William distributed the reconquered lands to his vassals, such as the territory of Hyères which he attributed to the lords of Fos. He arbitrated disputes and thus created the feudal system of Provence. With Isarn, bishop of Grenoble, he undertook the mission to repopulate the Dauphiné and authorized an Italian count named Ugo Blavia to settle near Fréjus at the beginning of the 970s in order to cultivate the land.

Various Muslim raids still reached the French coast, notably the islands of Lérins in 1003, 1047, 1107 and 1197. The last Muslim incursion into Corsica (by the Emir Abu Hosein Mogehid) took place in 1014. The Caliphate of Cordoba broke up in 1031 into several small emirates, the taifas, which were completed by the Reconquista in 1492.

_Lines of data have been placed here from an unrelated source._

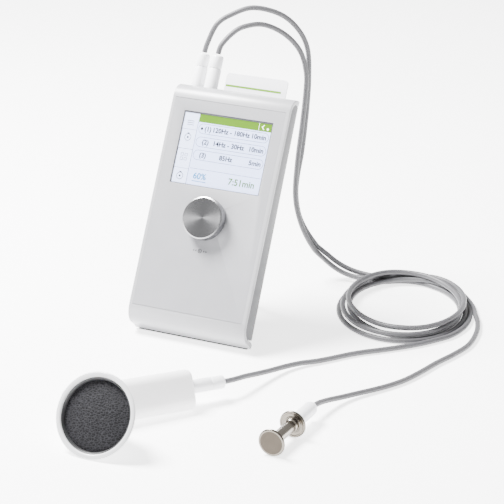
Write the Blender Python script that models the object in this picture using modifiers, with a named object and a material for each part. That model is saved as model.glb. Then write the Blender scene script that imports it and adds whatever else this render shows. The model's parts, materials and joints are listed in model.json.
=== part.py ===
"""Portable physiotherapy oscillation set.

A slim control unit leans on a fold-out kickstand. Two leads rise from plugs in its top edge, share one
coil on the table and run on to a hand applicator with a domed membrane and to a spool-shaped hand
electrode. A chip card slides into the top edge and a metal knob turns and presses.

Frame: metres, +Z up, the table is z = 0, the unit's width runs along X and its face looks along -Y.
The origin is the middle of the rubber strip that the unit stands on.
"""
import math

import bmesh
import bpy
from mathutils import Matrix, Vector
from mathutils.geometry import interpolate_bezier

MM = 0.001
GAP = 0.3 * MM

# Control unit: x across, s up along the face from the toe, h outwards from the face
LEAN = math.radians(27.3)
UNIT_FRAME_Y = -19.9 * MM
UNIT_FRAME_Z = 8.94 * MM
UNIT_HALF_WIDTH = 51.0 * MM
PLATE = 3.5 * MM
TOP_S = 197.4 * MM
ROLL_RADIUS = 11.0 * MM
TOP_DEPTH = 20.5 * MM
LIP_S = 17.7 * MM
TOE_S = 14.3 * MM
TOE_H = 12.0 * MM
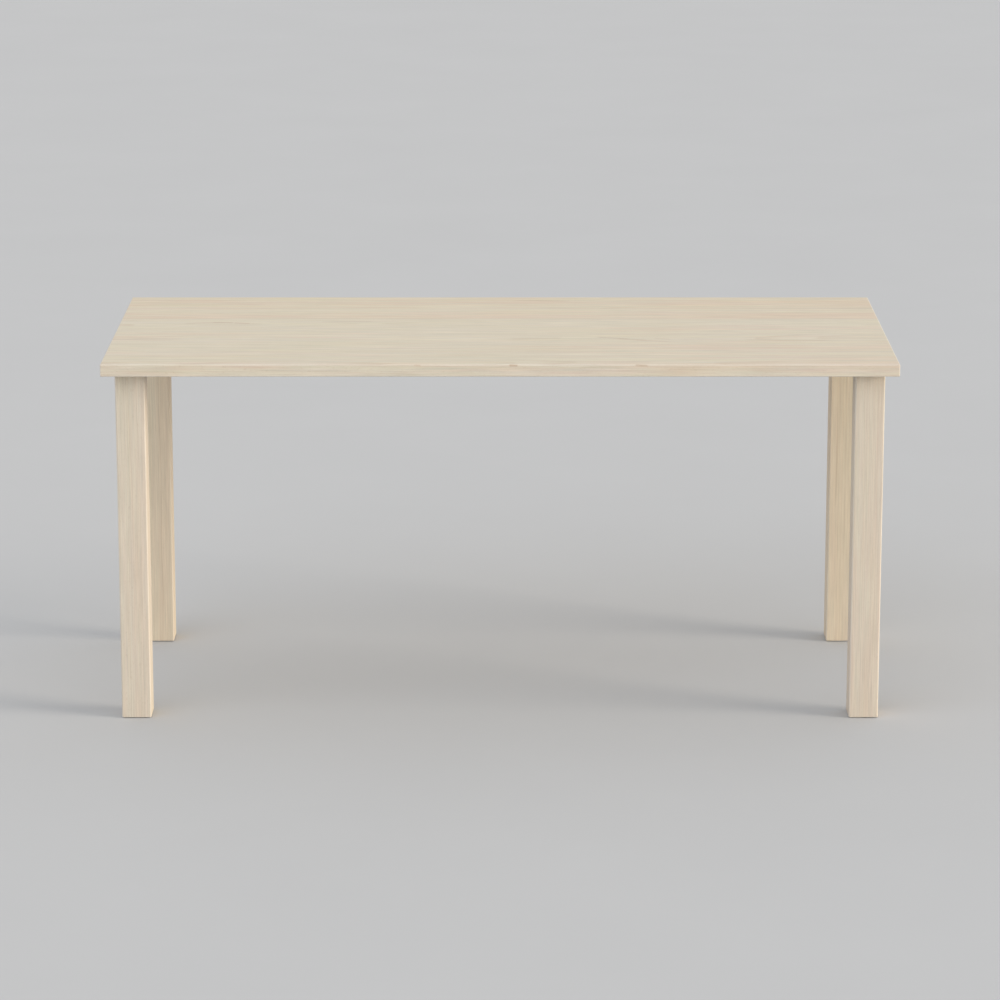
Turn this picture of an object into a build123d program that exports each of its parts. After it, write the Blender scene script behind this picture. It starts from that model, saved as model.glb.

===Slave trade of the Saracens===

During the Middle Ages, Saracen pirates established themselves in bases in France, the Baleares, Southern Italy and Sicily, from which they raided the coasts of the Christian Mediterranean and exported their prisoners as Saqaliba slaves to the slave markets of the Muslim Middle East.

Moorish Saracen pirates from al-Andalus attacked Marseille and Arles and established a base in Camargue, Fraxinetum or La Garde-Freinet-Les Mautes (888–972), from which they made slave raids in to France; the population fled in fear of the slave raids, which made it difficult for the Frankish to secure their Southern coast, and the Saracens of Fraxinetum exported the Frankish prisoners they captured as slaves to the slave market of the Muslim Middle East. Many of the enslaved "Frankish" Saqaliba in Al-Andalus were really ethnic Visigoths and Hispano-Romans from the Hispanic March in northeastern Iberia, later to be known as the Catalan counties.

While the Saracen bases in France was eliminated in 972 and Italy in 1091, this did not prevent the Saracen piracy slave trade of the Mediterranean; both Almoravid dynasty (1040–1147) and the Almohad Caliphate (1121–1269) approved of the slave raiding of Saracen pirates toward non-Muslim ships in Gibraltar and the Mediterranean for the purpose of slave raiding.